**Work instructions:** Beginning with the line where "Write part 4" appears, retype every remaining line of the data below, both the first and last included.

Modeling code records
+---+
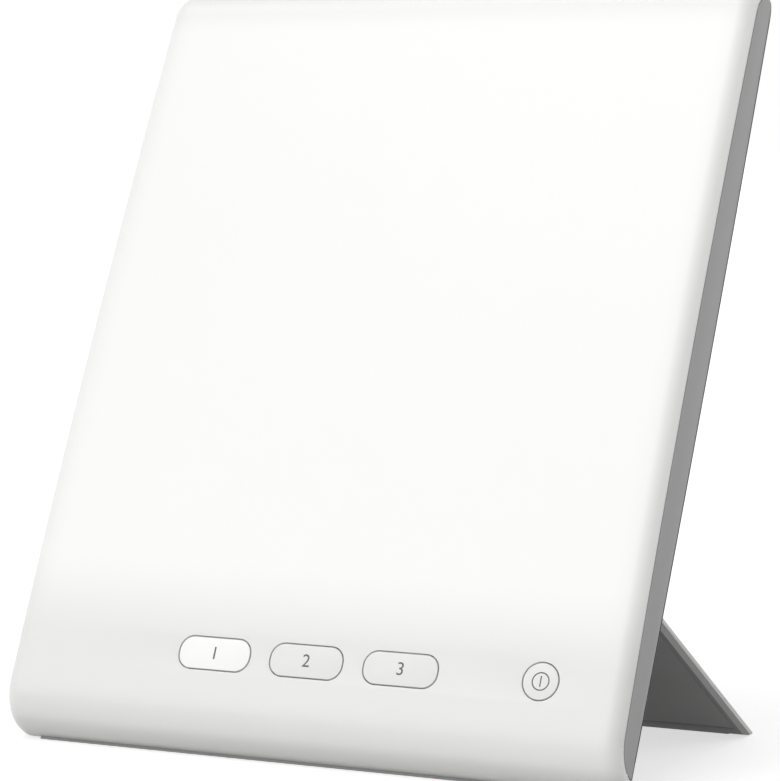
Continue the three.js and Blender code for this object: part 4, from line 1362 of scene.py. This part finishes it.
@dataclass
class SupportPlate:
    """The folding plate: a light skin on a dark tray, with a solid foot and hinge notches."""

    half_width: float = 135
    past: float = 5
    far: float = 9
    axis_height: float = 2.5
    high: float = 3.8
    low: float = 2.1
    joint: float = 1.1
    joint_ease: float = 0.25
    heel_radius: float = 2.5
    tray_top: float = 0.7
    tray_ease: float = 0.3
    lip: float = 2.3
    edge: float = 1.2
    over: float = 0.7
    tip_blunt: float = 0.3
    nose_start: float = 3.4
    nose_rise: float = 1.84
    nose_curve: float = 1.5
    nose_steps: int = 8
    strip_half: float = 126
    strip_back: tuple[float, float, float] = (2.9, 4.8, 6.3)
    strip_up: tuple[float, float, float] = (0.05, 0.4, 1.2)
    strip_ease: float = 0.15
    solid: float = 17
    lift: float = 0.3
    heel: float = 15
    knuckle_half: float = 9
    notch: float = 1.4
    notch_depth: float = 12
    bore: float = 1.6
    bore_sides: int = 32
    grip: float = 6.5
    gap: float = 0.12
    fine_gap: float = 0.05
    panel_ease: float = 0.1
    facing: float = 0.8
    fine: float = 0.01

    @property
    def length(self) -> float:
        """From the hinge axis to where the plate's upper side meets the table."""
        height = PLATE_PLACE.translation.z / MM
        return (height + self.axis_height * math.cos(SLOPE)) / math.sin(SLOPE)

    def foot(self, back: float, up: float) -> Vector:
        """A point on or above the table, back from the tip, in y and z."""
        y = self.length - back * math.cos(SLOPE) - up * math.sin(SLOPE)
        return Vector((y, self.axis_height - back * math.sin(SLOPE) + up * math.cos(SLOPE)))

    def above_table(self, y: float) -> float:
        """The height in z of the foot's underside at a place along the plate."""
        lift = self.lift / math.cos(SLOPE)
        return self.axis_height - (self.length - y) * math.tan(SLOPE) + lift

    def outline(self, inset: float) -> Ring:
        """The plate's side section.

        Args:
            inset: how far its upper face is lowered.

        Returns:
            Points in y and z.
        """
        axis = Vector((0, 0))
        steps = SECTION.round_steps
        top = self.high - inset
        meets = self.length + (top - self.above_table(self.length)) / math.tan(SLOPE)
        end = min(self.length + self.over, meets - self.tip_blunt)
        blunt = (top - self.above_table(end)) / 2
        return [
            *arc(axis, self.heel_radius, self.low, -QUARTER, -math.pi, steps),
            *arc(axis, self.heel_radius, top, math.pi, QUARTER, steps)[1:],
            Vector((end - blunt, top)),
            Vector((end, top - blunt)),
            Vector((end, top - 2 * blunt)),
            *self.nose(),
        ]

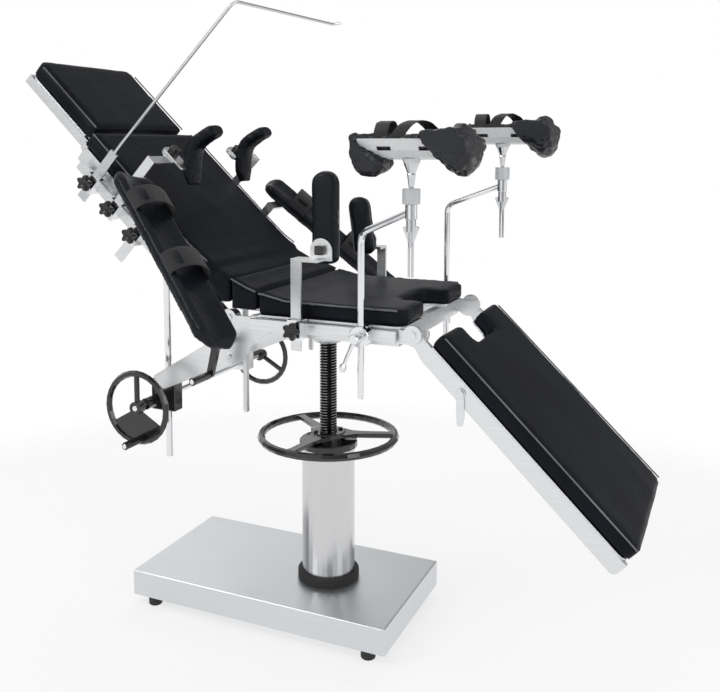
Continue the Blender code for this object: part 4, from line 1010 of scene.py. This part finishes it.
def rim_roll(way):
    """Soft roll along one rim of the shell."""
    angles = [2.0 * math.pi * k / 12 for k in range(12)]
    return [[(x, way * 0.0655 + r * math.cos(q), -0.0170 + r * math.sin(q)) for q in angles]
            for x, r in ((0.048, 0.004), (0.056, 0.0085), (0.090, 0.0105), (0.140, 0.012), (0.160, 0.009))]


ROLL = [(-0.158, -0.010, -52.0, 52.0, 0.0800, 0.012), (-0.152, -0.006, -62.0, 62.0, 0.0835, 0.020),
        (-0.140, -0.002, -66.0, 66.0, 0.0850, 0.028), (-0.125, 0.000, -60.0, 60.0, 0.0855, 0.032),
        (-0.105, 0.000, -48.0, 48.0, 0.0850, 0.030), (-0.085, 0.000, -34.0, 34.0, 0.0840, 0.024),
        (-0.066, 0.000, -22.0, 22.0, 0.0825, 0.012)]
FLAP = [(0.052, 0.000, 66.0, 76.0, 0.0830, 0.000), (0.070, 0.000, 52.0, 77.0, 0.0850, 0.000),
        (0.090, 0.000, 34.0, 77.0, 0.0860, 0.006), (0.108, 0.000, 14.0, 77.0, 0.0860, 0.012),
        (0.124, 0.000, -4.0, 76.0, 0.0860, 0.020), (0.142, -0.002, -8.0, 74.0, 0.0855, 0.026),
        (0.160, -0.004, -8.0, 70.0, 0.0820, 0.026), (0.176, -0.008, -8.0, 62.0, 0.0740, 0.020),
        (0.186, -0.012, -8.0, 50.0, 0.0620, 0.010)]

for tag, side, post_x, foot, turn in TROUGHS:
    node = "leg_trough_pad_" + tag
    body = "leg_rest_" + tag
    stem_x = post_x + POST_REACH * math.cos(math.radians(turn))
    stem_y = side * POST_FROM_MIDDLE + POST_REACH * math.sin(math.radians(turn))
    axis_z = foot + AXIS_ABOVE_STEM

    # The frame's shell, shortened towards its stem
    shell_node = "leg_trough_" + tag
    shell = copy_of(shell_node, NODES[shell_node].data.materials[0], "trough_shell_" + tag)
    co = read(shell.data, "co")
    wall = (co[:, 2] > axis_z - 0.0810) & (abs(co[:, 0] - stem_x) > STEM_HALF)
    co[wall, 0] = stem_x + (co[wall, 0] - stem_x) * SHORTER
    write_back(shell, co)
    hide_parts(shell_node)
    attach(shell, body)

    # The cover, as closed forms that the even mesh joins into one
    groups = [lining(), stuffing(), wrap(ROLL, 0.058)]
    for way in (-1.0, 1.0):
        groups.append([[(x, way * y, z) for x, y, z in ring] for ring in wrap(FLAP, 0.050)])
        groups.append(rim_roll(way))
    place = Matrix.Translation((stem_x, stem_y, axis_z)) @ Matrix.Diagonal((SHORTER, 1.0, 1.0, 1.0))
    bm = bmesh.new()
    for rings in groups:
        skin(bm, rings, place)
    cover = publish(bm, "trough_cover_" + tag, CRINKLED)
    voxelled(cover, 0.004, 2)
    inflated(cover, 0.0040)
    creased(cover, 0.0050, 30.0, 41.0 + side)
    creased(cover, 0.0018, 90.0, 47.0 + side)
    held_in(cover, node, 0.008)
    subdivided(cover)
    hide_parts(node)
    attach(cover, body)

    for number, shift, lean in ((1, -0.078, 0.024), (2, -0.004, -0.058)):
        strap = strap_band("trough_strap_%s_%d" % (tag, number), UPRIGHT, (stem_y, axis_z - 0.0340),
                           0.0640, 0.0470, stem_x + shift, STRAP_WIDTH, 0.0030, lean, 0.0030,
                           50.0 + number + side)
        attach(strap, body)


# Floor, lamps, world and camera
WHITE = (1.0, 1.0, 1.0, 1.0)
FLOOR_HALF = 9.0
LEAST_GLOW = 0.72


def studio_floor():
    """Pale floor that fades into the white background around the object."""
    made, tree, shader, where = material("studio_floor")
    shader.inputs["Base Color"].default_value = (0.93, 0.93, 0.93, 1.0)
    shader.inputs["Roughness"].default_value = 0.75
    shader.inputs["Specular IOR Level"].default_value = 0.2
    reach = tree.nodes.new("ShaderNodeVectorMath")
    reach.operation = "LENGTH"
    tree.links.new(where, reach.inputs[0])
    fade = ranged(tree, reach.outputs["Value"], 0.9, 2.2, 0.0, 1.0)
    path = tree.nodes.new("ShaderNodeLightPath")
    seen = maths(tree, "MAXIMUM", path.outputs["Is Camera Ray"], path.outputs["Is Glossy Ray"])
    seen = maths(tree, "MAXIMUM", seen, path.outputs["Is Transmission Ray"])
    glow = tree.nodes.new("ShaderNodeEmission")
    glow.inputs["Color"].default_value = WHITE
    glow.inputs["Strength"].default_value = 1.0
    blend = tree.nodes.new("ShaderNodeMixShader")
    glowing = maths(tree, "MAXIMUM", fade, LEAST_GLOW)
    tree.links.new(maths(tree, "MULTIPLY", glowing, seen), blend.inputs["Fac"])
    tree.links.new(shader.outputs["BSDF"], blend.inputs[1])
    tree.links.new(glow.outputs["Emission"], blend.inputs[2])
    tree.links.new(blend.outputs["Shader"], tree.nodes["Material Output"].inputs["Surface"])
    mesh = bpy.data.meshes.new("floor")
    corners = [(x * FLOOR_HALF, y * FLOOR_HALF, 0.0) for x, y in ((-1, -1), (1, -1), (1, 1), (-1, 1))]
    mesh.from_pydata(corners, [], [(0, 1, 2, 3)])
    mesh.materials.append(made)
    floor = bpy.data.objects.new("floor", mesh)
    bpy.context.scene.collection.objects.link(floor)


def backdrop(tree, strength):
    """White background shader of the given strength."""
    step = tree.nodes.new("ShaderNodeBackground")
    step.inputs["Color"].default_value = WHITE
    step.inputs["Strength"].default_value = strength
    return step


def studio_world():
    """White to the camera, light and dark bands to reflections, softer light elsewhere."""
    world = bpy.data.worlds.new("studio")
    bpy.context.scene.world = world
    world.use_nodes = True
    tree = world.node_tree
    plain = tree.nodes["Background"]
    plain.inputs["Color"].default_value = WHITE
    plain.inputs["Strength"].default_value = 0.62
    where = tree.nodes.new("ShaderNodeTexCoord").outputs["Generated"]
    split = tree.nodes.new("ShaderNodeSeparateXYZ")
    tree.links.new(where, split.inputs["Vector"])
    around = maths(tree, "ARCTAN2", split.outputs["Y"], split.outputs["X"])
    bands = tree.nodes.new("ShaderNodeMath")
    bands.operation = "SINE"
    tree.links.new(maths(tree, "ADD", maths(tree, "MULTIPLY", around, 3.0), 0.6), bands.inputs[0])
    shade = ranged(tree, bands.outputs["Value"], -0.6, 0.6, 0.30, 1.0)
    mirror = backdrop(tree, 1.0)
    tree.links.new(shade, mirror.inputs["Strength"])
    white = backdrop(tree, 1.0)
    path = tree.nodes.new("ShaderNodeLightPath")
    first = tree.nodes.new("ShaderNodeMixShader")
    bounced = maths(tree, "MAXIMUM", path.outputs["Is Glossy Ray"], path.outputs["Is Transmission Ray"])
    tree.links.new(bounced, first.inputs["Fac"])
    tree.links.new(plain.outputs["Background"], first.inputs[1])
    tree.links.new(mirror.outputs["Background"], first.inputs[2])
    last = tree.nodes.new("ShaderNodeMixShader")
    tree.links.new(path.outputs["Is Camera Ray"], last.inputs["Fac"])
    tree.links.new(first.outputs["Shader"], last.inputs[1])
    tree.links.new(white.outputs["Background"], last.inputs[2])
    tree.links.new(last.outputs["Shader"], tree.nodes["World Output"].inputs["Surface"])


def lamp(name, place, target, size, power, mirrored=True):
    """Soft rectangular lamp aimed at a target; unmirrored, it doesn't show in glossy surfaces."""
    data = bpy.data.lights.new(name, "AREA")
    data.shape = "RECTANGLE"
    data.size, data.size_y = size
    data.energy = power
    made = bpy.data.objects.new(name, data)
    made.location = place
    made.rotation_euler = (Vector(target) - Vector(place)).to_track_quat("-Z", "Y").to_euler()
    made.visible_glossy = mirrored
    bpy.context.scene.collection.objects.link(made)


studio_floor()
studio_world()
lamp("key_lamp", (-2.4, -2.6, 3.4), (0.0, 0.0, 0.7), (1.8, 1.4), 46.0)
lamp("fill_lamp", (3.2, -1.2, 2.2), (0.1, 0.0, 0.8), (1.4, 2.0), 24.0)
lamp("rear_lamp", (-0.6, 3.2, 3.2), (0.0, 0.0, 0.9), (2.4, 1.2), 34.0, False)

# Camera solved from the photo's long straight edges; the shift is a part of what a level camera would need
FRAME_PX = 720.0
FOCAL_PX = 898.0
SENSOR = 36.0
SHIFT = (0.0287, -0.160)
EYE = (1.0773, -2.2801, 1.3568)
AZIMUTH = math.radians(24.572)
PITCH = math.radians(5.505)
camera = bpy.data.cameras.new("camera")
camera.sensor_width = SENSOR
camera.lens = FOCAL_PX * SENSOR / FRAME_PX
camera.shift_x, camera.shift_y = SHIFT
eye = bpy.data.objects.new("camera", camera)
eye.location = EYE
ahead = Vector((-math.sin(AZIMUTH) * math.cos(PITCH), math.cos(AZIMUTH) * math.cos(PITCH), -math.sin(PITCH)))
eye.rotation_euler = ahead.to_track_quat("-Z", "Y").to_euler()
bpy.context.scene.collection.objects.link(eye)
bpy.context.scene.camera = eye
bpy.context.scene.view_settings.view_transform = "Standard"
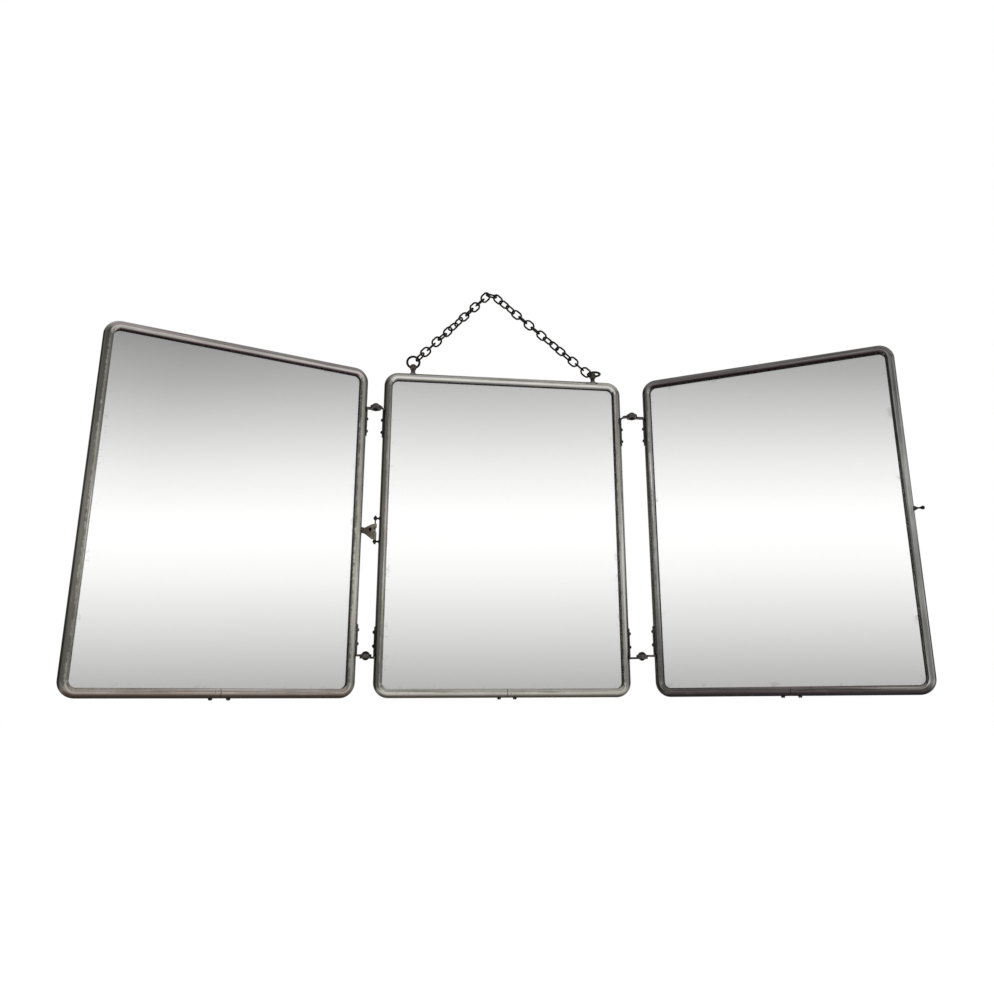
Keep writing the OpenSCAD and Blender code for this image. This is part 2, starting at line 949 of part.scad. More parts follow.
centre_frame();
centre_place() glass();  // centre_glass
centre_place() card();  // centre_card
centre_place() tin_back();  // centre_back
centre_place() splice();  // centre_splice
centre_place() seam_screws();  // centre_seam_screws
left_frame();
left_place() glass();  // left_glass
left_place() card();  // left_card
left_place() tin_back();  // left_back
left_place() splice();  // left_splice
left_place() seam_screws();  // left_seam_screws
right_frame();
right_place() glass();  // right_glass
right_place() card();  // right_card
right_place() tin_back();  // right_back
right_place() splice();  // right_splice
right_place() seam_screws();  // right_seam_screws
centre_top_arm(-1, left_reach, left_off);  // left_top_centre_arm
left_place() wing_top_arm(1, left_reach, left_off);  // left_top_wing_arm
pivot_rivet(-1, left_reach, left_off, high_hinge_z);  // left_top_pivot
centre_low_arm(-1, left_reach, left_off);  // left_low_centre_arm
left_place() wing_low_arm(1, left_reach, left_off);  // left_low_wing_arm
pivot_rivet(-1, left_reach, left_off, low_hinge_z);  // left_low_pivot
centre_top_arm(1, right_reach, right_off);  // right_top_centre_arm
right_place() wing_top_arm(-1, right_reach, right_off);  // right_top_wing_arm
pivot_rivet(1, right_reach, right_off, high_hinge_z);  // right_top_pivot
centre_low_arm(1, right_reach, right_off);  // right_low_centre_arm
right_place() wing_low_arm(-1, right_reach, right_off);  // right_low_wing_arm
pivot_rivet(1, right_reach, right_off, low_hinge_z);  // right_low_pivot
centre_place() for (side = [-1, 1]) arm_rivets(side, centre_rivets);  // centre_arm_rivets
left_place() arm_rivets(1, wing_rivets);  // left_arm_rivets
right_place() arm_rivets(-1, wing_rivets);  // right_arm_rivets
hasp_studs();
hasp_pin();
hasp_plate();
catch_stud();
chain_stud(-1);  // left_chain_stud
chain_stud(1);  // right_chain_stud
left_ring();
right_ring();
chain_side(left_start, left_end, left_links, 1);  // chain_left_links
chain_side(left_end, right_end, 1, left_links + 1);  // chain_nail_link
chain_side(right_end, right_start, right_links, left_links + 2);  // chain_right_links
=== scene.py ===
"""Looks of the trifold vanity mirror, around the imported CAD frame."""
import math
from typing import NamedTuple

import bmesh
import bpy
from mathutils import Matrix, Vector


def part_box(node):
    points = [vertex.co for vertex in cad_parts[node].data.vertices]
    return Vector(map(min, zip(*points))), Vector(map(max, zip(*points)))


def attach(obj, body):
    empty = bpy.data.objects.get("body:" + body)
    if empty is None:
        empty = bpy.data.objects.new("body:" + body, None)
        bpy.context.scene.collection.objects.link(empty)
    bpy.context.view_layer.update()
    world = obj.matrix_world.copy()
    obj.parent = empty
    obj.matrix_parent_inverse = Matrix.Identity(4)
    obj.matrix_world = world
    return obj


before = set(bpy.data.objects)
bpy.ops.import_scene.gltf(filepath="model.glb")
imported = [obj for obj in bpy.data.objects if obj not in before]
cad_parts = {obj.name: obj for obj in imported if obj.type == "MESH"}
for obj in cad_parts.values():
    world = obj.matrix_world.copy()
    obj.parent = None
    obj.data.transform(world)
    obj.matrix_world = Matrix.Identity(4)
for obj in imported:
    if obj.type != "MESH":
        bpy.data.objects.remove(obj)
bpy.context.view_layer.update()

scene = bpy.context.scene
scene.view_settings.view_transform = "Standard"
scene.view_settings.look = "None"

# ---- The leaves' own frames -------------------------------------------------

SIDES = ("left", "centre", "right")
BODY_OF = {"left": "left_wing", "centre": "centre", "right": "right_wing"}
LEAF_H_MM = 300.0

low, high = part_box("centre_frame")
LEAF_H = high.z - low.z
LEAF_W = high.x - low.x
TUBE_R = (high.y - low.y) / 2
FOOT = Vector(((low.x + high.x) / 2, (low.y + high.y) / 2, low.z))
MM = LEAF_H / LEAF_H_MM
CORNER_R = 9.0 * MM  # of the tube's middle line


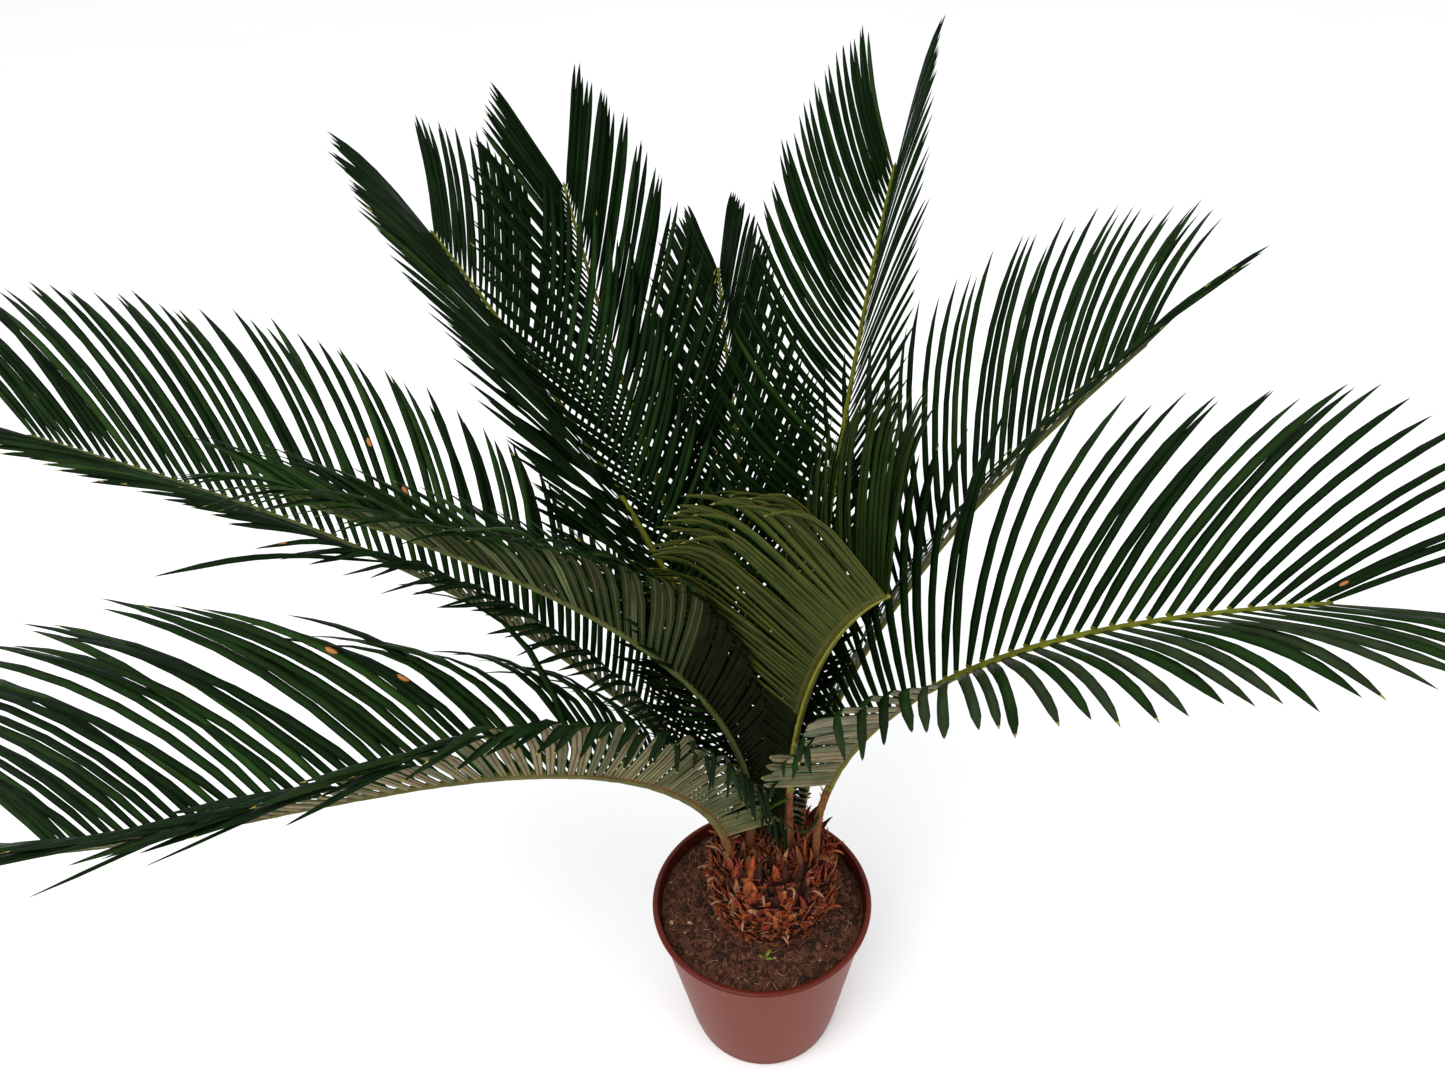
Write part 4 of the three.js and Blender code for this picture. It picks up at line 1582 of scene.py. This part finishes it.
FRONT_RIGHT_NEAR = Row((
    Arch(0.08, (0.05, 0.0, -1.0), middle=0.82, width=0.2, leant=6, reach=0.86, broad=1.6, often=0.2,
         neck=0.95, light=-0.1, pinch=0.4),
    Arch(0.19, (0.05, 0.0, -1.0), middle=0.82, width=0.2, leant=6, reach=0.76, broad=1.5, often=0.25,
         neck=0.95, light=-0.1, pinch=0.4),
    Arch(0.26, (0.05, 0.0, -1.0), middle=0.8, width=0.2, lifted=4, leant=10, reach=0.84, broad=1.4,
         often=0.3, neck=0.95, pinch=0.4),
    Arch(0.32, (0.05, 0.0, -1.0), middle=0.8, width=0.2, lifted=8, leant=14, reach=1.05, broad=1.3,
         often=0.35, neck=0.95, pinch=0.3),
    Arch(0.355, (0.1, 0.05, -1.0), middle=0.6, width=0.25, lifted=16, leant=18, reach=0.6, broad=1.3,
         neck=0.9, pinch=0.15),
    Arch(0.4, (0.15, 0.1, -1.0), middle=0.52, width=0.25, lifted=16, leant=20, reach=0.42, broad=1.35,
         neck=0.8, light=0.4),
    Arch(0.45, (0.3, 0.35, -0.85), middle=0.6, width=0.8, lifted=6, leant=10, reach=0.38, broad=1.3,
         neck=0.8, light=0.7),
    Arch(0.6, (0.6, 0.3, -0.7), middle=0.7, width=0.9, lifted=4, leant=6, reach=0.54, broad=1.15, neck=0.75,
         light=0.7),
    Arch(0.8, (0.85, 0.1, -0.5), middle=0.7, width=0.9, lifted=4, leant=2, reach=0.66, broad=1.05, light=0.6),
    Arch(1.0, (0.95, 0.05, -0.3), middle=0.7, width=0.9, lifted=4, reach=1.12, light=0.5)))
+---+
**Full response:**
Write part 4 of the three.js and Blender code for this picture. It picks up at line 1582 of scene.py. This part finishes it.
FRONT_RIGHT_NEAR = Row((
    Arch(0.08, (0.05, 0.0, -1.0), middle=0.82, width=0.2, leant=6, reach=0.86, broad=1.6, often=0.2,
         neck=0.95, light=-0.1, pinch=0.4),
    Arch(0.19, (0.05, 0.0, -1.0), middle=0.82, width=0.2, leant=6, reach=0.76, broad=1.5, often=0.25,
         neck=0.95, light=-0.1, pinch=0.4),
    Arch(0.26, (0.05, 0.0, -1.0), middle=0.8, width=0.2, lifted=4, leant=10, reach=0.84, broad=1.4,
         often=0.3, neck=0.95, pinch=0.4),
    Arch(0.32, (0.05, 0.0, -1.0), middle=0.8, width=0.2, lifted=8, leant=14, reach=1.05, broad=1.3,
         often=0.35, neck=0.95, pinch=0.3),
    Arch(0.355, (0.1, 0.05, -1.0), middle=0.6, width=0.25, lifted=16, leant=18, reach=0.6, broad=1.3,
         neck=0.9, pinch=0.15),
    Arch(0.4, (0.15, 0.1, -1.0), middle=0.52, width=0.25, lifted=16, leant=20, reach=0.42, broad=1.35,
         neck=0.8, light=0.4),
    Arch(0.45, (0.3, 0.35, -0.85), middle=0.6, width=0.8, lifted=6, leant=10, reach=0.38, broad=1.3,
         neck=0.8, light=0.7),
    Arch(0.6, (0.6, 0.3, -0.7), middle=0.7, width=0.9, lifted=4, leant=6, reach=0.54, broad=1.15, neck=0.75,
         light=0.7),
    Arch(0.8, (0.85, 0.1, -0.5), middle=0.7, width=0.9, lifted=4, leant=2, reach=0.66, broad=1.05, light=0.6),
    Arch(1.0, (0.95, 0.05, -0.3), middle=0.7, width=0.9, lifted=4, reach=1.12, light=0.5)))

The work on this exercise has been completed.